In fact, many years back what turned me against PSU banks was similar farm loan waiver schemes and the inability of the government to compensate or capitalize these banks adequately in return. In such environment, where is the question of these banks competing against their private sector peers?
Re-Capitalization on Government Terms
A related point to the two points above is that given the abysmal track record of capital utilization and the current valuations of PSU Banks, it is highly unlikely that they will be able to raise money via an FPO, Rights issue or by accessing primary markets in any other way.
This could only mean one thing – the government is likely to get a greater hold in the functioning of these banks.
Performance Based Incentives
While the government is talking about performance as a basis of infusing additional capital, it has not yet come out with specific criteria for performance.

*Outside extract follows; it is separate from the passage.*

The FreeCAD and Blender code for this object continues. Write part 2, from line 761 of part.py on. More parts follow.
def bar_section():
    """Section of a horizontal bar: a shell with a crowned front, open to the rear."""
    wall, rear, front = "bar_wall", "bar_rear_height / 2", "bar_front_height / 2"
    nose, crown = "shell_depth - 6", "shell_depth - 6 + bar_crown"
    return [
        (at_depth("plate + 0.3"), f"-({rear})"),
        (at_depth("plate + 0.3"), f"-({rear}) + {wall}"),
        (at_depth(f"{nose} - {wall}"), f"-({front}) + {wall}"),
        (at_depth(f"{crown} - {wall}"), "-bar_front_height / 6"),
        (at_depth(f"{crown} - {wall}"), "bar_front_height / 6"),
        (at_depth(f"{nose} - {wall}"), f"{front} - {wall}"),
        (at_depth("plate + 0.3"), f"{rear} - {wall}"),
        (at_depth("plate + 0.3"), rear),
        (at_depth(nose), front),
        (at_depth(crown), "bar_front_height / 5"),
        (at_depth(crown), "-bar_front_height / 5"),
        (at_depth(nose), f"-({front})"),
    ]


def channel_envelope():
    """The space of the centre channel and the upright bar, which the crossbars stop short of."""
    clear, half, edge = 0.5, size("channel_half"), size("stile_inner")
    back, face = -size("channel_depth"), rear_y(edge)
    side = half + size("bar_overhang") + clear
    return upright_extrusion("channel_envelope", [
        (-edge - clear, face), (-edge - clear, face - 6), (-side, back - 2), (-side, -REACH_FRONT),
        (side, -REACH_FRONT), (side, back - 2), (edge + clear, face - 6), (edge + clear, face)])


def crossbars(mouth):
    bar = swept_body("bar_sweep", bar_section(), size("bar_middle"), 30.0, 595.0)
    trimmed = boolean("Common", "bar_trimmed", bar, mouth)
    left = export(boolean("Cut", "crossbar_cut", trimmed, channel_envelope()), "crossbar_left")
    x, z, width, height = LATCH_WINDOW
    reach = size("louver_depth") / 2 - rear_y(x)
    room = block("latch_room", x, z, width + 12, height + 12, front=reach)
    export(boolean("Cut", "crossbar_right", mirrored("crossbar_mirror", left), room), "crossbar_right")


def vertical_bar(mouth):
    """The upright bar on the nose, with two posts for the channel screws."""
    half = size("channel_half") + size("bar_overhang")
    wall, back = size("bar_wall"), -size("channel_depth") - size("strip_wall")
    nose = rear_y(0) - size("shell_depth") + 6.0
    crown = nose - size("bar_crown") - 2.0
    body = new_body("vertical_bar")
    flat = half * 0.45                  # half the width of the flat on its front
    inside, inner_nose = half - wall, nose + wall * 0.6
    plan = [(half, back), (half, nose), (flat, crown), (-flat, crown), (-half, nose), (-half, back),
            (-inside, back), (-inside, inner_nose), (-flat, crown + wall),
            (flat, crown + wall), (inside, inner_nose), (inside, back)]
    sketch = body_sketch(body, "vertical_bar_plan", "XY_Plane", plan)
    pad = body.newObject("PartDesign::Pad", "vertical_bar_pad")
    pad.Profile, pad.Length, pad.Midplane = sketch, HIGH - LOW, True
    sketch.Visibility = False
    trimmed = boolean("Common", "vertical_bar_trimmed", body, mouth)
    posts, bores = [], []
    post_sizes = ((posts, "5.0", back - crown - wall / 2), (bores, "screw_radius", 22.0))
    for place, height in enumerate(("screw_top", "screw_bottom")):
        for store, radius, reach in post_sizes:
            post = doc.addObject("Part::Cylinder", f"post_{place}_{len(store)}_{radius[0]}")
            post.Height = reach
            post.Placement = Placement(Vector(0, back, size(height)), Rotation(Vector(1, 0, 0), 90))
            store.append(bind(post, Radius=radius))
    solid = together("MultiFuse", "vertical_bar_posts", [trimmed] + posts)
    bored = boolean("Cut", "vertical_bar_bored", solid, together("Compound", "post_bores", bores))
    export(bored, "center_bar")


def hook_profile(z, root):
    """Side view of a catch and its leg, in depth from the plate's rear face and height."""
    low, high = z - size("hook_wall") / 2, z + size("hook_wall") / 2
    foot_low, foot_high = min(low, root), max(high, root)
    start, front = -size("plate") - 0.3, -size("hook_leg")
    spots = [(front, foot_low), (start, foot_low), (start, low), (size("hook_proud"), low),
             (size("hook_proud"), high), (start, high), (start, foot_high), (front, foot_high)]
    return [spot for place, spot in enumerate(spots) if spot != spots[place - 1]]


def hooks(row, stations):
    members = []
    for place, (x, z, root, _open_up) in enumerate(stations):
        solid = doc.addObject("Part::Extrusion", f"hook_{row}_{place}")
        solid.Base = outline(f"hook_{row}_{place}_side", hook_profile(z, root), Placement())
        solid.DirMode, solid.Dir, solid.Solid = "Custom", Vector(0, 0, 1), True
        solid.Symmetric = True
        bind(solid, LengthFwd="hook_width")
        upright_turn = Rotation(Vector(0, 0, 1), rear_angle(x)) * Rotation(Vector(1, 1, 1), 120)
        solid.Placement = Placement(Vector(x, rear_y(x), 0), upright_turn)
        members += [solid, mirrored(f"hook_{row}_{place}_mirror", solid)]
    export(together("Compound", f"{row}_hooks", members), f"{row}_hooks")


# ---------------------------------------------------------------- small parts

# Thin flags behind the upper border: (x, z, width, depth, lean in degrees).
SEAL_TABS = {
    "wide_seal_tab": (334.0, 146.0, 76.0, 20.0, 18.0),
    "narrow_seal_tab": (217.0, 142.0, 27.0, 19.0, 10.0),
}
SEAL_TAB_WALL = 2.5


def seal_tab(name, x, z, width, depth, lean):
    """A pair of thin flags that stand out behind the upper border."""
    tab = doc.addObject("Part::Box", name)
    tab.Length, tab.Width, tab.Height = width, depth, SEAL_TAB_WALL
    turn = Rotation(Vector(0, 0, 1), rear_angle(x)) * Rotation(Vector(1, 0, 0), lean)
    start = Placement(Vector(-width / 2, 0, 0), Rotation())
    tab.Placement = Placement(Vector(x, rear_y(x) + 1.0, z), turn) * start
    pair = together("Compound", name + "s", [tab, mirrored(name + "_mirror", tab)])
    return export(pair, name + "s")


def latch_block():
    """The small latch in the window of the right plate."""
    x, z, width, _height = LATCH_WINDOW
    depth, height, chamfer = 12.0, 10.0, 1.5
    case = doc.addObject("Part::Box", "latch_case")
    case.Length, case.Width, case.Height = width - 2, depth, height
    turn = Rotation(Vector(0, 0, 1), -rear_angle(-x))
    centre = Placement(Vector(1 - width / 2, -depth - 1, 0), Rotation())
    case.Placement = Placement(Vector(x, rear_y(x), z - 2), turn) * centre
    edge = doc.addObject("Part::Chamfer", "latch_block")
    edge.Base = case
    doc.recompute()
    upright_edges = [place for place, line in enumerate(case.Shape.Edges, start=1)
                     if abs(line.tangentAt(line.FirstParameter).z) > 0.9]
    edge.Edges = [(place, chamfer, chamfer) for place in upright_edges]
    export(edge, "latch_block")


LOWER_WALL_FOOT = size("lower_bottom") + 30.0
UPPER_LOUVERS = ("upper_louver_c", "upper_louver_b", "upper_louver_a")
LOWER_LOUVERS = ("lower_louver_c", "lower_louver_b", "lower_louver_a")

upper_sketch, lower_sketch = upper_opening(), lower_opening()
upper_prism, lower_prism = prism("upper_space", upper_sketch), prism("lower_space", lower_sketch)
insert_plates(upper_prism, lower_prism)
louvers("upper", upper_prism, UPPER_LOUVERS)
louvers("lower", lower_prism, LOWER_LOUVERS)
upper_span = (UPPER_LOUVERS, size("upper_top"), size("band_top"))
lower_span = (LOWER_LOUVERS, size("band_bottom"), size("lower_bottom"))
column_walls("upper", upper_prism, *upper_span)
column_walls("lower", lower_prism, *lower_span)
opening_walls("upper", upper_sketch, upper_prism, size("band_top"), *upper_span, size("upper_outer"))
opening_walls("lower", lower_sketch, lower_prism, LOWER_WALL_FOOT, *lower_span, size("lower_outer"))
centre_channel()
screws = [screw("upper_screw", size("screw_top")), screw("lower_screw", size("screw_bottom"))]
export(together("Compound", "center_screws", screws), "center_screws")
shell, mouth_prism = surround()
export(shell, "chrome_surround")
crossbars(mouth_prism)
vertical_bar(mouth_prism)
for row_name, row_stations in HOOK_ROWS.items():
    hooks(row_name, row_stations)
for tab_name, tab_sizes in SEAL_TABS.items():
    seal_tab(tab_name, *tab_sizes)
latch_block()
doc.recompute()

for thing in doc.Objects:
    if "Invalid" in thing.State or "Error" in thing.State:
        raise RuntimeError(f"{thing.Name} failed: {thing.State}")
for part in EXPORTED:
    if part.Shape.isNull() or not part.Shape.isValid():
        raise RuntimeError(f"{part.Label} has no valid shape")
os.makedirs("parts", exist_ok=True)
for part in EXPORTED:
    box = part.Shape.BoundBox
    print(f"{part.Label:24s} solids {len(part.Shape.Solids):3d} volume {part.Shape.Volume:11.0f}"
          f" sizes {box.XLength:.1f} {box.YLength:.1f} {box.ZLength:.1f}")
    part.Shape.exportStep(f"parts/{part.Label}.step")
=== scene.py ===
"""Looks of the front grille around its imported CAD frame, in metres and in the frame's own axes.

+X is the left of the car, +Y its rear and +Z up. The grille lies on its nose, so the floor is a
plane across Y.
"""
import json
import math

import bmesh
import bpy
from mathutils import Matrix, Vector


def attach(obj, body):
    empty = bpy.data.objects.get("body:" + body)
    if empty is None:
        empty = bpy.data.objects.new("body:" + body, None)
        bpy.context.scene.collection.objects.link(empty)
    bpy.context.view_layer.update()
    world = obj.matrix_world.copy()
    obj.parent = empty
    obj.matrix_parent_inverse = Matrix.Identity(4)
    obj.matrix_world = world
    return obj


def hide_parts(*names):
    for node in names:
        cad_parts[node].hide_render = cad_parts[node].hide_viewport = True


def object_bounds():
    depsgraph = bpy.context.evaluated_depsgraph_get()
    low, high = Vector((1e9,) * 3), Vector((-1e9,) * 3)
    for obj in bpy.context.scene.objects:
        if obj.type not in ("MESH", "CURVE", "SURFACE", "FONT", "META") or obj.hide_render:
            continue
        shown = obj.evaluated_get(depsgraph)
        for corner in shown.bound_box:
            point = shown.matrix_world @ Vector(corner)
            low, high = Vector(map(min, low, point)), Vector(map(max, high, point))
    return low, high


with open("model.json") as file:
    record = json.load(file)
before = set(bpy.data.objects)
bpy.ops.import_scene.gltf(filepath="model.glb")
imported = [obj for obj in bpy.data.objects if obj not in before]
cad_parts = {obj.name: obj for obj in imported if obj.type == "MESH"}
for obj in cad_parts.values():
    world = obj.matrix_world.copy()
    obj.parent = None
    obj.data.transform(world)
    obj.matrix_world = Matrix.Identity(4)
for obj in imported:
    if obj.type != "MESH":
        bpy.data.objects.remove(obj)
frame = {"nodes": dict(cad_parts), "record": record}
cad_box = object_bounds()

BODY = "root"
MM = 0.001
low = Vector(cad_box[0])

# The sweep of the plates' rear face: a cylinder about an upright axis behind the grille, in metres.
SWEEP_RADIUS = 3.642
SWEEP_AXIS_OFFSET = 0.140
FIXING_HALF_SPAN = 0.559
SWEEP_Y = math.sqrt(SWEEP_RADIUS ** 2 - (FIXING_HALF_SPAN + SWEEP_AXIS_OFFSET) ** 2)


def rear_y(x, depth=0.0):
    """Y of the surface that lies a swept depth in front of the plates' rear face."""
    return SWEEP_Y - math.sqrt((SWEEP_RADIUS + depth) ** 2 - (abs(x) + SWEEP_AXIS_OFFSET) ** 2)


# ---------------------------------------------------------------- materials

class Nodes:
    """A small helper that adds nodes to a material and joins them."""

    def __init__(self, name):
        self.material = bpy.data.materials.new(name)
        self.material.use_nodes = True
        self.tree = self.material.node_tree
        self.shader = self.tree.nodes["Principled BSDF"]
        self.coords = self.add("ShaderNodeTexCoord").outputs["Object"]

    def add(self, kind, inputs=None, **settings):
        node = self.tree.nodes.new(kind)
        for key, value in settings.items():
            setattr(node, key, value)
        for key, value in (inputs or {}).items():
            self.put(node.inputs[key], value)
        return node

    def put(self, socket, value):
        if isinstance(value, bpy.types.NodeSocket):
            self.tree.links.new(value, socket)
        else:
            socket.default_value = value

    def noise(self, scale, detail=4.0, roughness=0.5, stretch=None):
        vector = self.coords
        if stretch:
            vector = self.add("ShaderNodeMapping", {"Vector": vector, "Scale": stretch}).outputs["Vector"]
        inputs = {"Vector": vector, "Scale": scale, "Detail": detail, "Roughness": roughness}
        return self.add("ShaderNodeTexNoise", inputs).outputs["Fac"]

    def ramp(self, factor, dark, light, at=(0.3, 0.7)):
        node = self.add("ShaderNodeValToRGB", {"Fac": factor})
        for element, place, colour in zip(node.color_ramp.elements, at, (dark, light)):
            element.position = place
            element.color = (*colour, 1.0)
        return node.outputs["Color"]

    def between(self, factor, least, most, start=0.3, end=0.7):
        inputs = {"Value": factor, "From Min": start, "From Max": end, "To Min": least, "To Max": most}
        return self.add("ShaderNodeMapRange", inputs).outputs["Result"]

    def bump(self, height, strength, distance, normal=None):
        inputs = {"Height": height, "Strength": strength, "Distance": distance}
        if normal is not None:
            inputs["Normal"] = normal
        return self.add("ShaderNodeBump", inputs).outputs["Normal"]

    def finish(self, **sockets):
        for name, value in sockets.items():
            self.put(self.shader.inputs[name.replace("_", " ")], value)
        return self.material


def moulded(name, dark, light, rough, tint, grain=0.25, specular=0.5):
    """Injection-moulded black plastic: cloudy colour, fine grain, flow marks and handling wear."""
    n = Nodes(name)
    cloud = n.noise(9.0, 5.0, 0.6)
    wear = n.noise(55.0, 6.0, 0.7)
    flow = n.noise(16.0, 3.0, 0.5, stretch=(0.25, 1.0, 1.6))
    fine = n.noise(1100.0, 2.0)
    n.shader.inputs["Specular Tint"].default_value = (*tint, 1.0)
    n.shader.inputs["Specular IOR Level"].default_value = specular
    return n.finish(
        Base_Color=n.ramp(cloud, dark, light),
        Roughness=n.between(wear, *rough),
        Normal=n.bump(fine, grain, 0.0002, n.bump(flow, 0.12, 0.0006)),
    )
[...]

In the first tranche, the plan is to capitalize banks based on need. Then start incentivizing (with additional capital) those banks which start showing a decrease in NPAs, improvement in Net Interest Margins (NIMs) and better performance on other similar metrics. There are however 2 problems with this:
First, this could spell doomsday for a lot of public listed PSU Banks which do not perform as per the government criteria. Given that all PSU banks have substantial retail shareholder investments, would it not be better to merge them with bigger banks rather than not incentivizing them for failing to perform? The capital adequacy chart above, to my mind, makes it pretty clear as to which of these banks are almost certain to collapse.

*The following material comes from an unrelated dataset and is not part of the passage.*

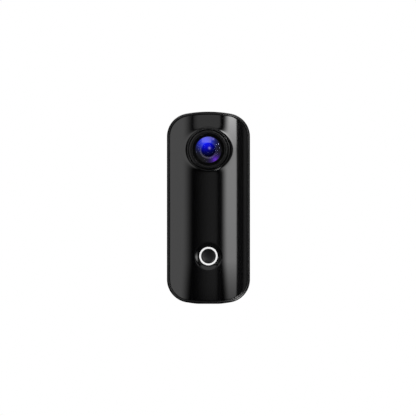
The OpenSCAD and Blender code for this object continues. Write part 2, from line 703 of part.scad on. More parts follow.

Second, About incentive criteria – given that a major expenditure for these banks is in the form of employee remuneration, should the salary structure not be different for different banks, based on performance? Same for promotions, retirement and all other hiring and firing criteria.
Unless the government thinks about these issues, it is unlikely that PSU bank stocks will attract genuine investor interest. News flows may however keep traders busy.